2019-2020 School Year

August 2019
11 (Sun.) Eid al-Adha (Festival of Sacrifice at the end of Hajj)- Islamic*
31 (Sat.) Al-Hijra/Muharram (New Year)- Islamic*

September 2019
30 (Mon.) Rosh Hashanah- Jewish* (first day)

October 2019
01 (Tues.) Rosh Hashanah- Jewish* (second day)
09 (Wed.) Yom Kippur- Jewish*  
14 (Mon.) Sukkot- Jewish* (first of seven days)
27 (Sun.) Diwali (Festival of Lights)- Hindu
30 (Wed.) Baha'u'llah's Birthday (Commemorates Founder's Birthday)- Bahá'í 

November 2019
10 (Sun.) Mawlid al-Nabi (Muhammad’s birthday)- Islamic*

December 2019
08 (Sun.) Bodhi Day (Buddha's Enlightenment, Rohatsu)- Buddhist
23 (Mon.) Hanukkah- Jewish* (first day of eight days) 
25 (Wed.) Christmas- Christian 

February 2020
08 (Sat.) Nirvana Day (Commemorates the death of Buddha)- Buddhist
26 (Wed.) Ash Wednesday- Christian

March 2020
09 (Mon.) Holi (Spring festival)- Hindu
10 (Tues.) Purim- Jewish*
20 (Thurs.) Naw-Ruz (Baha’i New Year)- Bahá'i

April 2020
05 (Sun.) Palm Sunday- Christian (Western)
09 (Thurs.) Passover (Pesach: first of eight days)- Jewish*
10 (Fri.) Good Friday- Christian (Western)
12 (Sun.) Easter- Christian (Western)
12 (Sun.) Palm Sunday- Christian (Orthodox)
17 (Fri.) Holy Friday- Christian (Orthodox)
19 (Sun.) Easter- Christian (Orthodox)
20 (Mon.) Ridvan (Declaration of Baha'u'llah; 12 days; begins at sunset 4/19)- Bahá'i
24 (Fri.) Ramadan (first day)- Islamic*

May 2020
07 (Thurs.) Vesak (Buddha Day, celebrates the birth of Buddha)- Buddhist
24 (Sun.) Eid al-Fitr (end of Ramadan)- Islamic* 
31 (Sun.) Pentecost- Christian
 

* Jewish and Islamic holidays traditionally begin at
 sunset on the previous evening

 


Explanatory Notes 

  • Al-Hijra/Muharram: Islamic new year
  • Ash Wednesday: Begins Christian observance of Lent; name derives from use of ashes to signify penitence.
  • Baha’u’llah’s Birthday: Commemorates the birth of the founder of the Bahá’í faith in 1817.
  • Bodhi Day: Buddhist celebration of the Enlightenment of Buddha, ca. 596 B.C.E.
  • Christmas: Christian celebration of the birth of Jesus Christ.
  • Diwali: Festival of Lights; one of four seasonal celebrations in India.
  • Easter: The day Christians celebrate Jesus’ resurrection from the dead.
  • Eid al-Adha: Islamic festival of sacrifice; commemorates Abraham’s faith, and is also a memorial to the dead.
  • Eid al-Fitr: Islamic festival of the breaking of the fast of Ramadan.
  • Good Friday (Holy Friday): The day Christians commemorate Jesus’ crucifixion.
  • Hanukkah: Jewish festival of lights; eight day commemoration of the rededication of the Second Temple in 165 B.C.E. A candle is lighted on each evening.
  • Holi: Spring festival; a Hindu carnival occasion featuring bright colors, pilgrimages, and bonfires.
  • Mawlid al-Nabi: the prophet Muhammad’s birthday
  • Nirvana Day: Commemorates the death of Buddha.
  • Palm Sunday: Begins Christian Holy Week; palms recall the entry of Jesus into Jerusalem.

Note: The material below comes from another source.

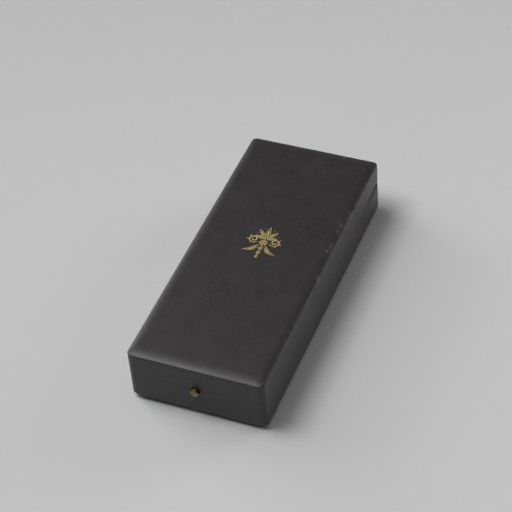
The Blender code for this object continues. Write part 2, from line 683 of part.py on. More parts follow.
def strip_shape(left, right, joined=False):
    """A flat gilt shape between two rails of points, as thick as the leaf."""
    low = CROWN_TOP + GILT_LIFT
    high = low + GILT_THICKNESS
    sections = []
    for one, other in zip(left, right):
        corners = ((one, low), (other, low), (other, high), (one, high))
        sections.append([gilt_point(*place, height) for place, height in corners])
    return loft(sections, joined)


def stroke_shape(path, widths):
    """A flat stroke along a path of (across, along) points, with its width at each point."""
    left, right = [], []
    for number, (point, width) in enumerate(zip(path, widths)):
        before, after = path[max(number - 1, 0)], path[min(number + 1, len(path) - 1)]
        direction = (Vector(after) - Vector(before)).normalized()
        side = Vector((-direction.y, direction.x)) * width / 2
        left.append(Vector(point) + side)
        right.append(Vector(point) - side)
    return strip_shape(left, right)


def tapered(width, share):
    """A width that swells from one tip to the other."""
    return GILT_TIP + (width - GILT_TIP) * math.sin(math.pi * share) ** TAPER_POWER


def rosette():
    """A ring of petals round an open eye."""
    eye, petals = [], []
    steps = ROSETTE_PETALS * PETAL_STEPS
    for step in range(steps):
        angle = math.tau * step / steps
        radius = ROSETTE_RADIUS + ROSETTE_PETAL * math.cos(ROSETTE_PETALS * angle)
        eye.append((ROSETTE_EYE * math.cos(angle), ROSETTE_EYE * math.sin(angle)))
        petals.append((radius * math.cos(angle), radius * math.sin(angle)))
    return strip_shape(eye, petals, joined=True)


def palmette():
    """Lobes fanned out above the rosette, the middle one the longest."""
    hub, lobes = [], []
    steps = PALMETTE_LOBES * LOBE_STEPS
    for step in range(steps + 1):
        turn = 2 * step / steps - 1
        angle = PALMETTE_SPREAD * turn
        swell = abs(math.cos(math.pi / 2 * PALMETTE_LOBES * turn))
        lobe = PALMETTE_VALLEY_SHARE + (1 - PALMETTE_VALLEY_SHARE) * swell
        lean = PALMETTE_SIDE_SHARE + (1 - PALMETTE_SIDE_SHARE) * math.cos(angle)
        reach = PALMETTE_REACH * lobe * lean
        hub.append((GILT_TIP * math.sin(angle), PALMETTE_FOOT + GILT_TIP * math.cos(angle)))
        lobes.append((reach * math.sin(angle), PALMETTE_FOOT + reach * math.cos(angle)))
    return strip_shape(hub, lobes)


def pendant():
    """Shrinking drops in a row below the rosette."""
    path, widths = [], []
    for step in range(GILT_STEPS + 1):
        share = step / GILT_STEPS
        path.append((0, -ROSETTE_RADIUS - ROSETTE_PETAL - FIT - PENDANT_LENGTH * share))
        swell = abs(math.sin(PENDANT_DROPS * math.pi * share)) * (1 - PENDANT_FADE_SHARE * share)
        widths.append(2 * GILT_TIP + (PENDANT_WIDTH - 2 * GILT_TIP) * swell)
    return stroke_shape(path, widths)


def scroll(side):
    """A stroke that winds inwards beside the rosette."""
    path, widths = [], []
    for step in range(GILT_STEPS + 1):
        share = step / GILT_STEPS
        angle = SCROLL_START + SCROLL_TURN * share
        radius = SCROLL_RADIUS * (1 - SCROLL_WIND_SHARE * share)
        across = SCROLL_REACH + radius * math.cos(angle)
        path.append((side * across, SCROLL_RADIUS / 2 + radius * math.sin(angle)))
        taper_share = SCROLL_TIP_SHARE + (SCROLL_END_SHARE - SCROLL_TIP_SHARE) * share
        widths.append(tapered(SCROLL_WIDTH, taper_share))
    return stroke_shape(path, widths)


def leaf(side):
    """A bent leaf that slants away below the scroll."""
    path, widths = [], []
    for step in range(GILT_STEPS // 2 + 1):
        share = 2 * step / GILT_STEPS
        bow = LEAF_BEND * math.sin(math.pi * share)
        across = ROSETTE_RADIUS + LEAF_LENGTH * share * math.cos(LEAF_SLANT) - bow * math.sin(LEAF_SLANT)
        along = -ROSETTE_RADIUS - LEAF_LENGTH * share * math.sin(LEAF_SLANT) - bow * math.cos(LEAF_SLANT)
        path.append((side * across, along))
        widths.append(tapered(LEAF_WIDTH, share))
    return stroke_shape(path, widths)


add_piece("gilt_rosette", rosette(), GOLD_LEAF, lid, smooth=False)
add_piece("gilt_palmette", palmette(), GOLD_LEAF, lid, smooth=False)
add_piece("gilt_pendant", pendant(), GOLD_LEAF, lid, smooth=False)
for side, name in ((-1, "left"), (1, "right")):
    add_piece(f"gilt_scroll_{name}", scroll(side), GOLD_LEAF, lid, smooth=False)
    add_piece(f"gilt_leaf_{name}", leaf(side), GOLD_LEAF, lid, smooth=False)

# Shading that follows the large faces, so that flats beside roundings stay flat to the eye
for piece in (base_leather, lid_leather):
    even = piece.modifiers.new("even shading", "WEIGHTED_NORMAL")
    even.keep_sharp = True
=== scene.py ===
# %% [markdown]
# # A leather presentation case
#
# This lesson dresses a finished CAD model of a long, flat presentation case. The wooden box, its
# hinges and its catch come from the CAD files. The lesson adds what they don't hold: fine leather
# skins, gilding, velvet, silk, and the light and camera of a small studio. Each cell can be run in
# turn, from the top down.

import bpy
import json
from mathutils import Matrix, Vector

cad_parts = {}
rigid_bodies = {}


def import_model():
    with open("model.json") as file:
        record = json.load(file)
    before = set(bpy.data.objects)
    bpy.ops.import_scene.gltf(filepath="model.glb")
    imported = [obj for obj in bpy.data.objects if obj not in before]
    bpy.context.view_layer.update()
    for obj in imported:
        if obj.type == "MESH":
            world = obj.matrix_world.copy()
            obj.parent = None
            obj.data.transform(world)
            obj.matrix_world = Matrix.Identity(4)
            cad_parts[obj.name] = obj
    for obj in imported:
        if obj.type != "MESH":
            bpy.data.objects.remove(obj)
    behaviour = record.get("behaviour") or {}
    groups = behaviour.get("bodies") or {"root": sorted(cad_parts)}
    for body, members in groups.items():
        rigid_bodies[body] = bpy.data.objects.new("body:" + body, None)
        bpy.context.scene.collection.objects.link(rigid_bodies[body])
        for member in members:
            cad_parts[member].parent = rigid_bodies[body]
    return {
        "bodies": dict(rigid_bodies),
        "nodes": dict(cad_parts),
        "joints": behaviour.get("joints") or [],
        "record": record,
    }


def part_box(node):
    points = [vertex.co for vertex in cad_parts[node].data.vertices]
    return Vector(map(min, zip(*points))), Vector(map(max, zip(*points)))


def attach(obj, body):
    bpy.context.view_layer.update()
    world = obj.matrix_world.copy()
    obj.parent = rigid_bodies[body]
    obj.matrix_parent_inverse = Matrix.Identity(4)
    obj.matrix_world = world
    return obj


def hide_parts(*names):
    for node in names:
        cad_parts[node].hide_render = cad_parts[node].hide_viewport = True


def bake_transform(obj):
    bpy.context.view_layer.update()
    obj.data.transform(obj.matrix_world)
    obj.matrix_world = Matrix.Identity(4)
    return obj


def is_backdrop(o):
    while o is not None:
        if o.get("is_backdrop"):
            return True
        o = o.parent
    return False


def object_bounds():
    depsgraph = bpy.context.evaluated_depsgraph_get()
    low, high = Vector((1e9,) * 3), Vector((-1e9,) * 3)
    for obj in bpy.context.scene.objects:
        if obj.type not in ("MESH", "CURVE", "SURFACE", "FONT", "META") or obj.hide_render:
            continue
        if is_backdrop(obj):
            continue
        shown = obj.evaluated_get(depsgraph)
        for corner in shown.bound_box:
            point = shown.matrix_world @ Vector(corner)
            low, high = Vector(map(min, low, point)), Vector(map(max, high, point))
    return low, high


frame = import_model()
cad_low, cad_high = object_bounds()
print("case in metres:", [round(high - low, 4) for low, high in zip(cad_low, cad_high)])

# %% [markdown]
# ## Camera
#
# The case is seen from above its right front corner, through a long lens that hardly narrows it
# towards the back. The camera could be aimed with a constraint, but a written place and three
# angles are easier to repeat. The last angle tips the camera about its own line of sight, because
# the picture was taken slightly askew.

# %% Camera
import math

import bpy
from mathutils import Matrix, Vector, noise

CAMERA_PLACE = (0.3317, -0.7121, 0.7879)
CAMERA_TURN = math.radians(25.07)
CAMERA_DIP = math.radians(43.79)
CAMERA_TIP = math.radians(5.16)
LENS = 127.7
SENSOR = 36.0


def aimed(place, turn, dip, tip):
    """A matrix that looks along its -Z, turned from +Y, dipped, and tipped to the right."""
    forward = Vector((-math.sin(turn) * math.cos(dip),
                      math.cos(turn) * math.cos(dip),
                      -math.sin(dip)))
    level = Vector((math.cos(turn), math.sin(turn), 0))
    above = level.cross(forward)
    right = level * math.cos(tip) - above * math.sin(tip)
    up = above * math.cos(tip) + level * math.sin(tip)
    turned = Matrix((right, up, -forward)).transposed().to_4x4()
    return Matrix.Translation(place) @ turned


camera = bpy.data.objects.new("camera", bpy.data.cameras.new("camera"))
camera.data.lens = LENS
camera.data.sensor_width = SENSOR
camera.data.clip_start = 0.01
camera.matrix_world = aimed(CAMERA_PLACE, CAMERA_TURN, CAMERA_DIP, CAMERA_TIP)
bpy.context.scene.collection.objects.link(camera)
bpy.context.scene.camera = camera
bpy.context.scene.view_settings.view_transform = "Standard"
camera_view = camera.matrix_world.to_3x3() @ Vector((0, 0, -1))
print("camera looks along", [round(part, 3) for part in camera_view])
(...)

Orthodox Christian observances are the same as those observed in the West, but are based on the Julian (Eastern) calendar rather that the Gregorian (Western) calendar.
  • Passover (Pesach): Eight day celebration marking the deliverance of the Jews from slavery in Egypt; Seder ceremonies retell the story of the “Exodus.”
  • Pentecost: 50 days after Easter, when Christians celebrate the coming of the Holy Spirit on the disciples of Jesus. Sometimes referred to as the “birthday of the Church.”
  • Purim: Feast of Lots. Celebrates deliverance of Jews in ancient Persia from a plot to destroy them. The scroll of Esther is read.
  • Ramadan: The ninth month in the Islamic calendar; 30 days of strict fasting from sunup to sundown in honor of the first revelations to the Prophet Muhammad.
  • Ridvan: Commemorates the declaration of Baha’u’llah to his followers in 1863. Work is suspended for the Bahá’í faithful on the 1st, 9th, and 12th days.
  • Rosh Hashanah: Jewish New Year beginning 10 days of penitence concluded on Yom Kippur.
  • Sukkot: Jewish festival of booths (or tabernacles) and the fall harvest; takes its name from the booths used by Israelites during desert wanderings. First two days and last two days have special observances.
  • Yom Kippur: Jewish day of atonement; most solemn Jewish holy day, devoted to prayer, fasting and repentance.